When next you look at the motor stages gliding past the Arch, try, just for a moment, to visualise the old stages which ran on Fifth Avenue from Fulton Ferry uptown. They were very elaborate, we are told, and an immense improvement on the old Greenwich stagecoaches, and the great lumbering vehicles that conveyed travellers along the Post Road. These new Fifth Avenue stages were brightly painted: the body of the coach was navy blue, the running gear white, striped with red, and the lettering and decorations of gold. A strap which enabled the driver to open and close the door without descending from his seat was looked upon as an impressive innovation! Inside, there were oil paintings on panels, small candles in glass boxes for illumination, and straw on the floor to keep your feet warm. These luxuries justified the high rate which was charged. The fare was ten cents!

In very heavy snowstorms the stages were apt to get stalled, so that a few stage sleighs were run in midwinter, but only in the city proper. Their farthest uptown terminal was at Fourteenth Street, so they were not much help to suburbanites!
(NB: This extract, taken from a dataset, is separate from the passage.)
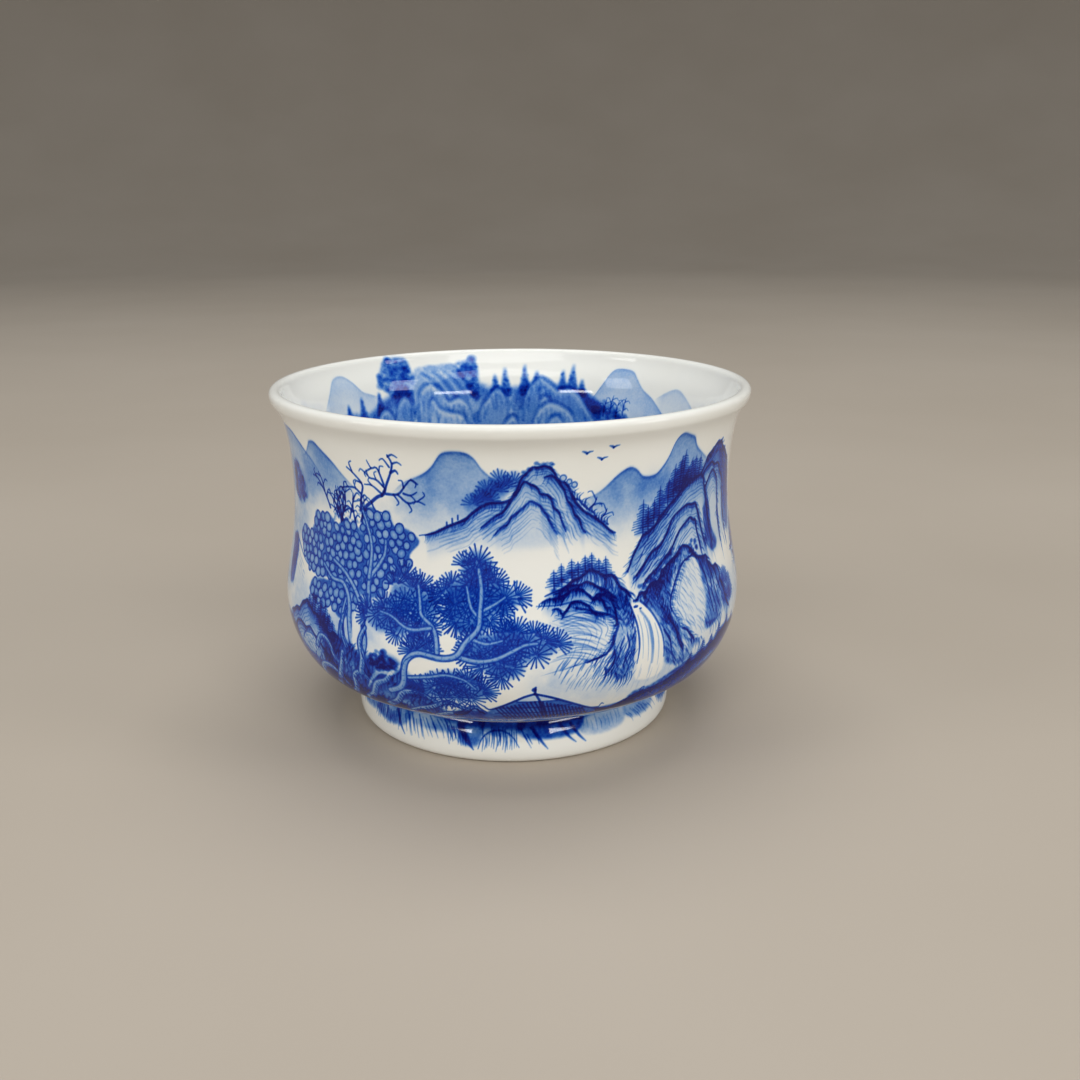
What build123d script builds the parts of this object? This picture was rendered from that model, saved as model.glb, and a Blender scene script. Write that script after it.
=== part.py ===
from build123d import *
from build123d.topology import SkipClean
import os

# A footed porcelain teacup, in millimetres. +Z is up, and the origin is the
# middle of the ring that the cup stands on. The cup is thrown and glazed round,
# so every piece is a section in (radius, height), turned about Z. Each section
# is drawn anticlockwise: the clay is always on the left of its outline.

# Driving dimensions of the glazed cup
rim_radius = 40.0        # widest point of the everted lip
cup_height = 57.6        # table to the crest of the lip
belly_radius = 39.1      # widest point of the low, full belly
belly_height = 23.4
waist_radius = 36.9      # narrowest point, under the lip
waist_height = 43.0
foot_radius = 27.6       # widest point of the splayed foot
foot_height = 6.9        # table to the crisp corner between foot and bowl
foot_neck_radius = 26.5  # radius at that corner
wall_thickness = 2.3     # upper wall, glaze included
glaze = 0.25             # thickness of each coat of glaze
slip = 0.3               # thickness of the clay slip that sticks the foot on

# Lip: a rolled edge, fuller outside than inside
lip_crest = (rim_radius - 1.0, cup_height)
lip_side = (rim_radius, cup_height - 1.1)
lip_inside = (rim_radius - 2.15, cup_height - 1.1)

# Foot ring: it rolls under to a narrow standing face, wiped bare of glaze
stand_outer_radius = foot_radius - 1.4
stand_inner_radius = stand_outer_radius - 1.9
bare_height = 0.45
recess_radius = stand_inner_radius - 0.9
recess_height = foot_height - 0.7
recess_corner = 1.2

# Inside of the bowl
floor_height = 10.2
well_radius = belly_radius - wall_thickness - 0.3
well_curve = 16.0        # how far in from the wall the floor starts to turn up

# Directions in which the outline leaves and meets its named points
up_the_side = (0.15, 1.0)
over_the_crest = (-1.0, 0.0)
into_the_bowl = (-0.35, -1.0)
straight_down = (0.0, -1.0)
up_the_foot = (0.0, 1.0)


def bowl_outside():
    """The corner above the foot, round the belly and waist, to the lip."""
    return Spline(
        (foot_neck_radius, foot_height),
        (31.0, 9.1),
        (34.9, 11.6),
        (37.45, 15.2),
        (38.8, 19.2),
        (belly_radius, belly_height),
        (38.3, 29.0),
        (37.3, 35.0),
        (waist_radius, waist_height),
        (37.25, 48.4),
        (37.75, 51.6),
        (38.6, 54.0),
        (39.5, 55.3),
        lip_side,
        tangents=[(1.75, 1.0), up_the_side],
    )


def lip_outside():
    return Spline(lip_side, lip_crest, tangents=[up_the_side, over_the_crest])


def bowl_inside():
    """Over the lip, down the wall and across the floor to the axis."""
    lip_turn = Spline(lip_crest, lip_inside, tangents=[over_the_crest, into_the_bowl])
    wall = Spline(
        lip_inside,
        (36.2, 53.0),
        (35.2, 48.6),
        (waist_radius - wall_thickness, waist_height),
        (35.0, 35.0),
        (35.9, 29.0),
        (well_radius, belly_height),
        tangents=[into_the_bowl, straight_down],
    )
    well = EllipticalCenterArc(
        (well_radius - well_curve, belly_height),
        well_curve,
        belly_height - floor_height,
        start_angle=0,
        arc_size=-90,
    )
    floor = Line(well @ 1, (0, floor_height))
    return [lip_turn, wall, well, floor]


def recess():
    """The axis to the standing face, along the hollow under the cup."""
    ceiling = Line((0, recess_height), (recess_radius - recess_corner, recess_height))
    corner = TangentArc(
        ceiling @ 1,
        (recess_radius, recess_height - recess_corner),
        tangent=ceiling % 1,
    )
    side = Spline(
        corner @ 1,
        (recess_radius + 0.15, 1.6),
        (stand_inner_radius, 0),
        tangents=[straight_down, (1.0, -0.6)],
    )
    return [ceiling, corner, side]


def foot_outside():
    """The standing face, up the splayed foot to the corner under the bowl."""
    foot_side = (foot_radius, foot_height * 0.33)
    corner = (foot_neck_radius, foot_height)
    roll = Spline((stand_outer_radius, 0), foot_side, tangents=[(1.0, 0.15), up_the_foot])
    flare = Spline(foot_side, corner, tangents=[up_the_foot, (-0.22, 1.0)])
    return [roll, flare]


def under_glaze(edge, samples=25):
    """The same line, one coat of glaze deeper in the clay."""
    points = []
    for i in range(samples):
        t = i / (samples - 1)
        inward = (edge % t).rotate(Axis.Z, 90)
        points.append(edge @ t + inward * glaze)
    return Spline(*points, tangents=[edge % 0, edge % 1])


def section(edges):
    """Closed half section: the edges in order, joined where they leave a gap."""
    outline = []
    for edge, following in zip(edges, edges[1:] + edges[:1]):
        outline.append(edge)
        if (edge @ 1 - following @ 0).length > 1e-6:
            outline.append(Line(edge @ 1, following @ 0))
    return make_face(Wire(outline))


def coat(surface, clay_side):
    """Section of the glaze between a surface and the clay under it."""
    back = [Edge.reversed(edge) for edge in reversed(clay_side)]
    return section(surface + back)


def band(low, high):
    """Every radius of the cup between two heights."""
    width = rim_radius + 5
    return Pos(width / 2, (low + high) / 2) * Rectangle(width, high - low)


def turned(half_section):
    """Solid of revolution of a half section in (radius, height)."""
    return revolve(Plane.XZ * half_section, axis=Axis.Z)


outside = bowl_outside()
lip = lip_outside()
inside = bowl_inside()
under = recess()
foot = foot_outside()

clay_outside = [under_glaze(outside), under_glaze(lip)]
clay_inside = [under_glaze(edge) for edge in inside]
clay_recess = [under_glaze(edge) for edge in under]
clay_foot = [under_glaze(edge) for edge in foot]
clay_corner = [Line(clay_foot[-1] @ 1, clay_outside[0] @ 0)]

bare_band = band(0, bare_height)
glazed_cup = section([outside, lip] + inside + under + foot)
clay = section(clay_outside + clay_inside + clay_recess + clay_foot + clay_corner)

joint_top = recess_height
joint_bottom = recess_height - slip

# Neighbouring curves run smoothly into each other, and SkipClean keeps each of
# them as a face of its own instead of fusing them into one rougher surface.
with SkipClean():
    bare_foot = turned(glazed_cup & bare_band)
    glazed_foot = turned(clay & band(bare_height, joint_bottom))
    pieces = {
        "bowl_body": turned(clay & band(joint_top, cup_height)),
        "foot_joint_slip": turned(clay & band(joint_bottom, joint_top)),
        "foot_ring": glazed_foot + bare_foot,
        "outer_glaze": turned(coat([outside, lip], clay_outside)),
        "inner_glaze": turned(coat(inside, clay_inside)),
        "foot_glaze": turned(coat(foot, clay_foot + clay_corner) - bare_band),
        "recess_glaze": turned(coat(under, clay_recess) - bare_band),
    }

os.makedirs("parts", exist_ok=True)
for name, piece in pieces.items():
    export_step(piece, f"parts/{name}.step")
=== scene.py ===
import math

import bpy
import numpy as np
from mathutils import Matrix, Vector


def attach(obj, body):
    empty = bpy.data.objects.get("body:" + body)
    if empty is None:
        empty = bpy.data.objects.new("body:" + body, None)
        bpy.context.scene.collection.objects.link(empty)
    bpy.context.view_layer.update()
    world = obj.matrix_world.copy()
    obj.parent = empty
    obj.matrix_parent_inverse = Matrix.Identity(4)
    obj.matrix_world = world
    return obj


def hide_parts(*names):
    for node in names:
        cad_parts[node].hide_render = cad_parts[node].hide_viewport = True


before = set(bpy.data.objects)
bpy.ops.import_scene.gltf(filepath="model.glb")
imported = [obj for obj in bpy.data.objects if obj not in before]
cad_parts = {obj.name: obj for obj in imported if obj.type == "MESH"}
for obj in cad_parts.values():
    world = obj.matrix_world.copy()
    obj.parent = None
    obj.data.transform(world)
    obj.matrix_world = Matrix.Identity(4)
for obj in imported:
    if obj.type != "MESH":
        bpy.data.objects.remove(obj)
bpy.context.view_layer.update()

# The teacup's looks. The glaze pieces of the frame are rebuilt as fine meshes that carry a hand-painted
# cobalt landscape, and every piece gets its own node material.
#
# A painting is made on a Canvas, which is a glazed wall unrolled. Places on it are (degrees, height):
# degrees run round the cup from the middle of the side that faces the camera, positive to the right,
# and height is in mm above the table. On the inner wall degrees run from the middle of the far side.
# The number stored at each spot is the amount of cobalt there: 0 is bare white, 1 is a full dark stroke.

# ------------------------------------------------------------------------------------- brushwork

CELL = 0.11           # mm between rows of a canvas
SOFT = 0.13           # mm over which the edge of a stroke fades


def smooth(points, step=0.5):
    """A Catmull-Rom curve through points, in pieces of about step mm."""
    p = np.asarray(points, float)
    if len(p) < 3:
        return p
    ends = np.vstack([2 * p[0] - p[1], p, 2 * p[-1] - p[-2]])
    parts = []
    for a, b, c, d in zip(ends[:-3], ends[1:-2], ends[2:-1], ends[3:]):
        count = max(2, int(math.hypot(*(c - b)) / step) + 1)
        t = np.linspace(0, 1, count, endpoint=False)[:, None]
        curve = 2 * b + (c - a) * t + (2 * a - 5 * b + 4 * c - d) * t**2 + (3 * b - a - 3 * c + d) * t**3
        parts.append(0.5 * curve)
    parts.append(p[-1:])
    return np.vstack(parts)


def blur(mask, size):
    """The mask averaged twice over size mm in both directions."""
    out = np.asarray(mask, float)
    half = int(round(size / CELL / 2))
    if half < 1:
        return out
    span = 2 * half + 1
    for axis in (0, 1, 0, 1):
        pads = [(half + 1, half) if k == axis else (0, 0) for k in (0, 1)]
        total = np.cumsum(np.pad(out, pads, "edge"), axis)
        upper = np.take(total, range(span, total.shape[axis]), axis)
        lower = np.take(total, range(0, total.shape[axis] - span), axis)
        out = (upper - lower) / span
    return out


def contains(outline, x, z):
    """Which of the points x, z lie inside the closed outline."""
    inside = np.zeros(np.broadcast(x, z).shape, bool)
    for p, q in zip(outline, np.roll(outline, -1, 0)):
        if p[1] != q[1]:
            crosses = (p[1] > z) != (q[1] > z)
            inside ^= crosses & (x < p[0] + (z - p[1]) * (q[0] - p[0]) / (q[1] - p[1]))
    return inside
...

No single article, or chapter, can even attempt to encompass the complete story of Washington Square. Covering the entire period of the city's history, passing through startling changes and transformations, the scene of great happenings, the background of illustrious or curious lives,—it is probably more typical of the vertiginous development of New York than any single section. The Indians, the Dutch, the English, the Colonials, the Revolutionists, the New Americans, the shining lights of art, science, fashion and the state, have all passed through it, confidently and at home. The dead have slept there; wicked men have died there and great ones been honoured. Belles and beaux have minced on their way beneath the thick green branches,—branches that have also quivered to the sound of artillery fire saluting a mighty nation newborn. Nothing that a city can feel or suffer or delight in has escaped Washington Square. Everything of valour and tragedy and gallantry and high hope—that go to making a great town as much and more than its bricks and mortar—are in that nine and three-quarters acres that make up the very heart and soul of New York.

The lovely Arch first designed by Stanford White and erected by William Rhinelander Stewart's public-spirited efforts, on April 30, 1889, was in honour of the centennial anniversary of Washington's inauguration; it was so beautiful that, happily, it was later made permanent in marble, and in all the town there could have been found no more fitting place for it.

In every really great city there is one place which is, in a sense, sacred from the profanation of too utilitarian progress. However commercialised Paris might become, you could not cheapen the environs of Notre Dame! Whatever happens to us, let us hope that we will always keep Washington Square as it is today,—our little and dear bit of fine, concrete history, the one perfect page of our old, immortal New York!

Father Knickerbocker, may you dream well!